Voluntary dismissal of the petition was granted in May, 1980. Thereafter the debtors moved for payment to them of $1,316.00 in the hands of the trustee. This Court ordered that the trustee refund $1,147.04 to the debtors and retain $168.96 as her compensation due under the statutory commission schedule.
The Clerk of the Court is in receipt of an advisory letter from the Administrative Office of the United States Courts to the effect that trustees' compensation is to be paid only from "monies disbursed or turned over . . . to parties in interest, excluding the debtor".
The Administrative Office thus adopts a rigid reading of 11 U.S.C. § 326 in prohibiting the payment of any commission to a trustee in cases in which funds are returned to a debtor upon a voluntary dismissal. Although the advisory opinion letter from the Administrative Office Bankruptcy Division was not written with regard to this particular case, it is nevertheless a clear statement of position applicable to these facts.
The dilemma thus created for the Clerk of this Court is the policy conflict between the advisory opinion letter and this Court's order permitting trustee compensation.
Although the language of 11 U.S.C. § 326 appears quite clear in its prohibition of trustee compensation for monies disbursed to the debtor, we hold that Section 326 is inapplicable in cases of voluntary dismissal, where the only disbursement is to the debtors.
The trustee in bankruptcy, a modestly compensated and beleaguered creature under the old Bankruptcy Act, has become, under the new Bankruptcy Code, an endangered species. More work is required of the trustee for less compensation. Highly increased record-keeping and reporting requirements of the Administrative Office make his job more difficult and time consuming. At the same time, due to liberalized exemption schedules rendering almost every case a no-asset case, trustee compensation has been slashed by as much as 75% on a per-estate basis.

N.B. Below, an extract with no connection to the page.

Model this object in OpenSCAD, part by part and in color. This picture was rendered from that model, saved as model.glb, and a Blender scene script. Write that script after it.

The requirement of more work for less pay has caused a predictable attrition in the ranks of the trustee panel. While it appears likely that the federally-funded United States Trustee system will be implemented in 1984, it is the duty of this Court to administer not only justice, but the administrative caseload, between now and *953 April 1, 1984, and beyond. This is a task we cannot perform without the ongoing assistance of a panel of competent and compensated trustees. We have long since put behind us the notion of indentured servitude. No man will work for nothing. If he does, he will not perform to the full extent of his abilities.

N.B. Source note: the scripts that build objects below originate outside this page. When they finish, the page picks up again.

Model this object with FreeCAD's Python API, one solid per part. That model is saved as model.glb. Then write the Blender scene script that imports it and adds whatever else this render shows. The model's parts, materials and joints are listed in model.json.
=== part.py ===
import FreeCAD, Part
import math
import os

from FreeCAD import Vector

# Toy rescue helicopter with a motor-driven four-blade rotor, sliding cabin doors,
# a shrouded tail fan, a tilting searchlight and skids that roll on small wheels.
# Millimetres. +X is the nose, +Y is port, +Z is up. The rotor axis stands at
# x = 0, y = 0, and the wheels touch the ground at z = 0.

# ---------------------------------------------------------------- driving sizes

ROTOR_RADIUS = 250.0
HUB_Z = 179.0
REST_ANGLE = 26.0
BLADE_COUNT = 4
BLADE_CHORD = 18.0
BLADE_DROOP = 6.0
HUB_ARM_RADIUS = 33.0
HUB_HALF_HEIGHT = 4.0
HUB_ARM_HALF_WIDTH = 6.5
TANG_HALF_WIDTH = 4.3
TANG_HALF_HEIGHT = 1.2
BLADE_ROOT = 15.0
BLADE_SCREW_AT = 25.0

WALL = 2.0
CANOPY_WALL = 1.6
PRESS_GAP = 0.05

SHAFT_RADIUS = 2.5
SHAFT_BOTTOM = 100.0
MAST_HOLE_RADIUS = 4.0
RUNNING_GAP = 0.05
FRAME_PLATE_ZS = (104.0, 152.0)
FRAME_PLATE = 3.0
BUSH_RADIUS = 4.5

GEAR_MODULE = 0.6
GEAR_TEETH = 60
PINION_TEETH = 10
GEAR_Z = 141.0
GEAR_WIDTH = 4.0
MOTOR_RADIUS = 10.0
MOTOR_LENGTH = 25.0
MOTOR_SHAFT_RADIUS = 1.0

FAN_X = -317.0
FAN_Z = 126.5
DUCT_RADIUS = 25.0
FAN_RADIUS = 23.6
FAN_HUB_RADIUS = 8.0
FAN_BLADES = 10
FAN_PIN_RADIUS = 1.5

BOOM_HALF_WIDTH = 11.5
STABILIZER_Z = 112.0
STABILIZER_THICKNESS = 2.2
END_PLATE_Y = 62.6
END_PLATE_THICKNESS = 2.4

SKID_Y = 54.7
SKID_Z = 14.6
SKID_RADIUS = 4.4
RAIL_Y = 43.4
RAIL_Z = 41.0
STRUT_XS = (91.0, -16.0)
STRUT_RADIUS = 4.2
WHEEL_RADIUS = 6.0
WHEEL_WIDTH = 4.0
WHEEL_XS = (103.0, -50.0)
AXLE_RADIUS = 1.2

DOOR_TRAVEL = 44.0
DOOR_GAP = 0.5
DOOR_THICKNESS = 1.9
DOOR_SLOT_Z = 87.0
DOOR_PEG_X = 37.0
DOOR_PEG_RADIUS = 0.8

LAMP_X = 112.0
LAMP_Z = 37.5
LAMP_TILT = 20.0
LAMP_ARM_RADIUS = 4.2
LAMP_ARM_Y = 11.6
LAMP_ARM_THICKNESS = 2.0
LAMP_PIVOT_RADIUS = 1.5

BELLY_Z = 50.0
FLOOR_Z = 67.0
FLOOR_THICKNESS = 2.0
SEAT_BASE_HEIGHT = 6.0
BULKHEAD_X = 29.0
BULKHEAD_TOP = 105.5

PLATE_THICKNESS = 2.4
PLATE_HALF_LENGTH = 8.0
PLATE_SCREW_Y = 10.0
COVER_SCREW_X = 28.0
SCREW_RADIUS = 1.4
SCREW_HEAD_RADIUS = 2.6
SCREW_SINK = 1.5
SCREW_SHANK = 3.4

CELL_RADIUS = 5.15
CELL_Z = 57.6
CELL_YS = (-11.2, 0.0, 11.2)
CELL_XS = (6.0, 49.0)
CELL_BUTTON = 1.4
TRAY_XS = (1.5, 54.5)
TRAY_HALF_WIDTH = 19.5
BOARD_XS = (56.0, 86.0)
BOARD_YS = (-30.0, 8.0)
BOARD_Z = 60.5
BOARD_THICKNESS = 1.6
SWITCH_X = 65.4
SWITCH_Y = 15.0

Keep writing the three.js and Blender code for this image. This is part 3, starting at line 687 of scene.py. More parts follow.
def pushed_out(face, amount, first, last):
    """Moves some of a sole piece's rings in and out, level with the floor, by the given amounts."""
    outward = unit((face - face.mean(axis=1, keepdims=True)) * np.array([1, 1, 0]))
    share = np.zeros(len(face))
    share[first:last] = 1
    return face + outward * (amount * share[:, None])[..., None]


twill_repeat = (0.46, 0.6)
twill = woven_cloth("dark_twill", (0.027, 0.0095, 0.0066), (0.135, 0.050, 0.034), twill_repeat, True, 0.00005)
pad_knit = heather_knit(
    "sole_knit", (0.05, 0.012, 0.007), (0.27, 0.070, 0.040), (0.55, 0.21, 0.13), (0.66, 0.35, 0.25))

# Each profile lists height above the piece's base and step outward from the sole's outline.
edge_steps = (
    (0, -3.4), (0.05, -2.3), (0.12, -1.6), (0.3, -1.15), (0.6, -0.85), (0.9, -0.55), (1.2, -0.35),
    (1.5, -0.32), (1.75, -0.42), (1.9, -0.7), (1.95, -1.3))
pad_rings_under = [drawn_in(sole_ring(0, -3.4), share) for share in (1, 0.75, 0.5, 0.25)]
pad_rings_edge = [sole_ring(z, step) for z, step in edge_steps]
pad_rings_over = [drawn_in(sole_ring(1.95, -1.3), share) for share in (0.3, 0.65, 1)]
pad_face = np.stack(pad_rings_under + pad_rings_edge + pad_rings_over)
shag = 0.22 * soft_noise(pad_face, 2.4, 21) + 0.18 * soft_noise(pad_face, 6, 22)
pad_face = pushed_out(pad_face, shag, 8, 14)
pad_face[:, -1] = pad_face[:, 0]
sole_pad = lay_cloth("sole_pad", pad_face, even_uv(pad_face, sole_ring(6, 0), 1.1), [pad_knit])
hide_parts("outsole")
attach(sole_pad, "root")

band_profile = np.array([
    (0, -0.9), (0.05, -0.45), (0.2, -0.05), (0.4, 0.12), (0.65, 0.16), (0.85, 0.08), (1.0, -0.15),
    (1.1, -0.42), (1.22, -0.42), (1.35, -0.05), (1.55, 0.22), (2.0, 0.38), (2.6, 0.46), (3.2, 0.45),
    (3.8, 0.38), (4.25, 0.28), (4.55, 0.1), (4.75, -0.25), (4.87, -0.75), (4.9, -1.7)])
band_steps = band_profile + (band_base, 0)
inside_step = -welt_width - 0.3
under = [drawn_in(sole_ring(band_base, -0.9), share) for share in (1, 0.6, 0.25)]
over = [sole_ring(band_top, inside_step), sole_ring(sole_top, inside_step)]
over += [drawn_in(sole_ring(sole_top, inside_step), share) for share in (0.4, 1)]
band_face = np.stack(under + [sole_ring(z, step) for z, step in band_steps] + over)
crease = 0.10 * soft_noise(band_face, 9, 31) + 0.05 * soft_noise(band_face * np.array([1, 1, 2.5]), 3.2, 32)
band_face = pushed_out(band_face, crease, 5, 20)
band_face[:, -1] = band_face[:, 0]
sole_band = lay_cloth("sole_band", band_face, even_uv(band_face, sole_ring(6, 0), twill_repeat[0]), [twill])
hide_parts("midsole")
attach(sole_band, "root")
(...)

In addition to those very practical considerations, a strong public policy supports our rejection of Section 326 in cases where a voluntary dismissal results in the trustee returning to the debtor 100% of the funds in his hands. Consider, in a hypothetical but realistic situation, the effect of an opposite rule:
A debtor voluntarily files a Chapter 7 petition, following which the trustee, fulfilling his high fiduciary duty, undertakes to collect money owed to the debtor. After several months of effort, the trustee has marshaled a substantial fund, and during that same time, due to operation of the automatic stay, creditors of the petitioner are rendered powerless to move against him. During this respite, the debtor has through current income been able to restructure his affairs and continue into the future unaided by the Bankruptcy Court. He moves for voluntary dismissal and asks for the trustee to return to him 100% of the money held in trust.

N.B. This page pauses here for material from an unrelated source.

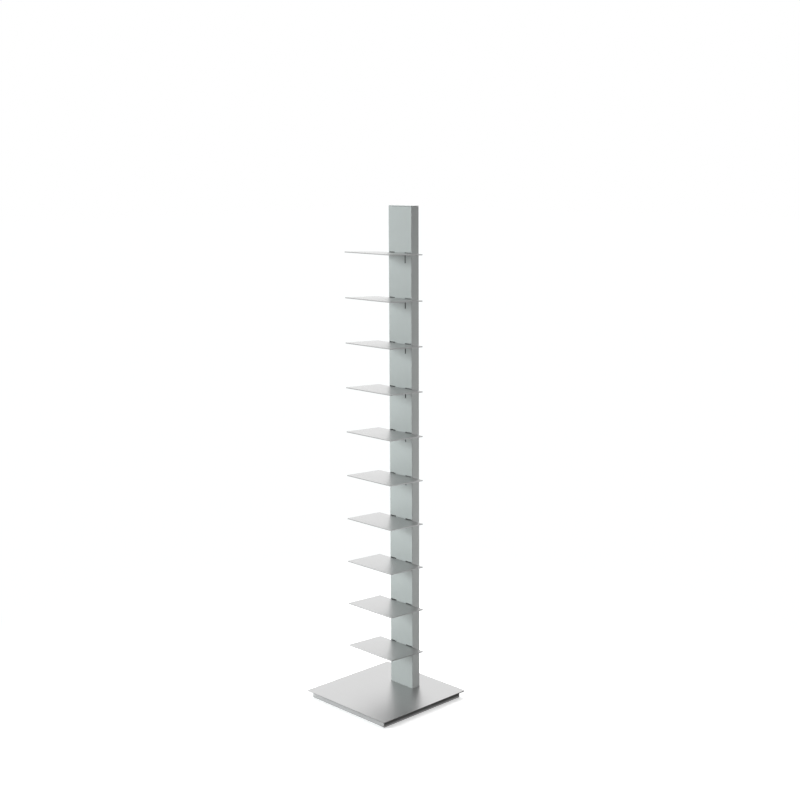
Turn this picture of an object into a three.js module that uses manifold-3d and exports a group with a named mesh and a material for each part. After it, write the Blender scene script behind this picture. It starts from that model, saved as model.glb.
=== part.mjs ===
// Spine bookshelf: a slim steel column on a heavy square base carries ten
// lift-off shelf plates, each for a short flat stack of books.
// Millimetres, +Z up. The origin is the middle of the base's footprint on the
// floor, and the shelves reach from the column towards -Y, the front.

import * as THREE from 'three';
import { mergeVertices } from 'three/addons/utils/BufferGeometryUtils.js';
import Module from 'manifold-3d';

const wasm = await Module();
wasm.setup();

// Base: a thin top plate over a heavy slab that stands on four pads
const baseSide = 350;
const basePlateThickness = 3;
const slabThickness = 20;
const slabInset = 12;
const padDiameter = 24;
const padThickness = 3;
const padRecess = 2;
const padEdge = 1;
const padFromSlabEdge = 22;

// Column: a folded channel, open at the back, closed by a flat panel
const columnWidth = 98;
const columnDepth = 30;
const columnWall = 2;
const columnBend = 2;
const columnSetback = 244;
const columnSurround = 1;
const backPanelThickness = 2;
const capThickness = 2;
const capJoint = 0.4;
const capSkirtDepth = 12;
const capSkirtWall = 1.5;

// Shelves: one bent sheet each, hung in two slots of the column
const shelfCount = 10;
const shelfPitch = 136.5;
const topBay = 140;
const shelfWidth = 193;
const shelfDepth = 136;
const shelfThickness = 3;
const shelfSlopeDegrees = 2.7;
const shelfBackGap = 1;
const slotInner = 23.5;
const slotOuter = 46;
const slotHeadroom = 1.8;
const slotReliefRadius = 0.8;
const slitWidth = 3.6;
const slitDrop = 30;
const hookDrop = 1.4;
const bladeToeRadius = 5;
const bladeShoulder = 3;
const bladeRecess = 9;
const bladeToeRise = 5;

// Ties: folded brackets across the channel, which the back panel screws to
const tieHeight = 22;
const tieThickness = 2;
const tieFlange = 17;
const tieBays = [1, 4, 8, 11];

// Foot block and fasteners
const footBlockHeight = 30;
const footScrewFromEnd = 15.7;
const footScrewDiameter = 8;
const footScrewHead = 13;
const footScrewHeadHeight = 6;
const footScrewGrip = 18;
const footScrewSocket = 6;
const footScrewSocketDepth = 3.5;
const footCounterbore = 14;
const footCounterboreDepth = 8.5;
const studDiameter = 5;
const studLength = 13;
const studFromSlabEdge = 48;
const nutAcrossFlats = 8;
const nutHeight = 4;
const nutPocket = 12;
const nutPocketDepth = 12;
const panelScrewDiameter = 5;
const panelScrewLength = 8;
const panelScrewHead = 9.5;
const panelScrewHeadHeight = 2.6;
const panelScrewSocket = 3;
const panelScrewSocketDepth = 1.5;

// Clearances
const sideFit = 0.3;
const seatFit = 0.3;
const bladeFit = 0.3;
const cutOverrun = 5;

// Smoothness
const roundSides = 24;
const smallSides = 12;
const hexSides = 6;
const bendSteps = 4;

// Places that follow from the sizes
const slabBottom = padThickness - padRecess;
const slabTop = slabBottom + slabThickness;
const baseTop = slabTop + basePlateThickness;
const slabHalf = baseSide / 2 - slabInset;
const padOffset = slabHalf - padFromSlabEdge;
const studOffset = slabHalf - studFromSlabEdge;
const faceY = columnSetback - baseSide / 2;
const innerFaceY = faceY + columnWall;
const rearY = faceY + columnDepth;
const panelInnerY = rearY - backPanelThickness;
const columnMiddleY = faceY + columnDepth / 2;
const innerHalf = columnWidth / 2 - columnWall;
const shelfLevel = (n) => baseTop + n * shelfPitch;
const columnTop = shelfLevel(shelfCount) + topBay;
const channelTop = columnTop - capThickness - capJoint;
const capUnderside = columnTop - capThickness;
const slope = THREE.MathUtils.degToRad(shelfSlopeDegrees);
const tieMiddles = tieBays.map((bay) => baseTop + (bay - 1 / 2) * shelfPitch);

// Finishes
const satinSteel = { color: 0xc8c8c8, roughness: 0.36, metalness: 1 };
const silverLacquer = { color: 0xbabcbb, roughness: 0.45, metalness: 0 };
const brightSteel = { color: 0xbcbcbc, roughness: 0.37, metalness: 1 };
const rawSteel = { color: 0x8d9092, roughness: 0.5, metalness: 1 };
const zincSteel = { color: 0xa9adae, roughness: 0.4, metalness: 1 };
const darkRubber = { color: 0x1c1d1e, roughness: 0.85, metalness: 0 };

const toSide = new THREE.Matrix4().makeBasis(
  new THREE.Vector3(0, 1, 0),
  new THREE.Vector3(0, 0, 1),
  new THREE.Vector3(1, 0, 0),
);

function solidOf(geometry) {
  const bare = geometry.clone();
  bare.deleteAttribute('normal');
  bare.deleteAttribute('uv');
  const merged = mergeVertices(bare);
  const order = merged.index.array;
  return new wasm.Manifold(new wasm.Mesh({
    numProp: 3,
    vertProperties: new Float32Array(merged.attributes.position.array),
    triVerts: new Uint32Array(order),
  }));
}

function geometryOf(solid) {
  const mesh = solid.getMesh();
  const geometry = new THREE.BufferGeometry();
  geometry.setAttribute('position', new THREE.BufferAttribute(mesh.vertProperties, mesh.numProp));
  geometry.setIndex(new THREE.BufferAttribute(mesh.triVerts, 1));
  geometry.computeVertexNormals();
  return geometry;
}

function joined(solids) {
  return solids.reduce((sum, next) => sum.add(next));
}

function block(xLow, xHigh, yLow, yHigh, zLow, zHigh) {
  const box = new THREE.BoxGeometry(xHigh - xLow, yHigh - yLow, zHigh - zLow);
  box.translate((xLow + xHigh) / 2, (yLow + yHigh) / 2, (zLow + zHigh) / 2);
  return solidOf(box);
}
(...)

If Section 326 were to be literally applied to such a case, the debtor would have enjoyed, cost-free, the benefits of the bankruptcy law. The trustee would have acted not for the benefit of unsecured creditors, whose interests he is sworn to protect, but as an unpaid collection agent for the debtor. By ruling as we do, we hope to prevent that inequitable result from occurring.
Other courts have suggested the propriety of this view. In re Wolfe, 12 B.R. 686, CBC 2d 555 (Bkrtcy.S.D.Ohio 1981), citing 3 Collier on Bankruptcy (14th Ed.) 662, held that voluntary dismissal is "controlled by equitable principals", and found the trustee entitled to a fair sum for administrative costs to compensate him for his "considerable effort". To the same effect is In re Hendricks, 11 B.R. 48, 7 BCD 688 (Bkrtcy. 1981), requiring a debtor to pay a portion of exempt assets to the trustee for "the performance of this duty (collecting the assets) . . . of considerable benefit to the debtor". We agree with the blunt language of In re Shiu Hung Leung, 8 B.R. 242 (Bkrtcy.E.D. Va.1981), that:
"If debtors are permitted to use the Bankruptcy Act solely `to buy time' we shall see such abuse of the system as one cannot imagine. The system must be maintained honest and pure of motive."
For the foregoing reasons, the Clerk of this Court is advised that 11 U.S.C. § 326 does not apply to voluntary dismissals in which trust funds are to be disbursed to the debtors and no others, and the trustee is entitled to the statutory commission in such cases. Although the question is not before us, the allowance of additional compensation for extraordinary services rendered could be permitted in an appropriate case.
The Clerk is instructed to close the case file and to make his accounting to the Administrative Office in a manner not inconsistent with this opinion.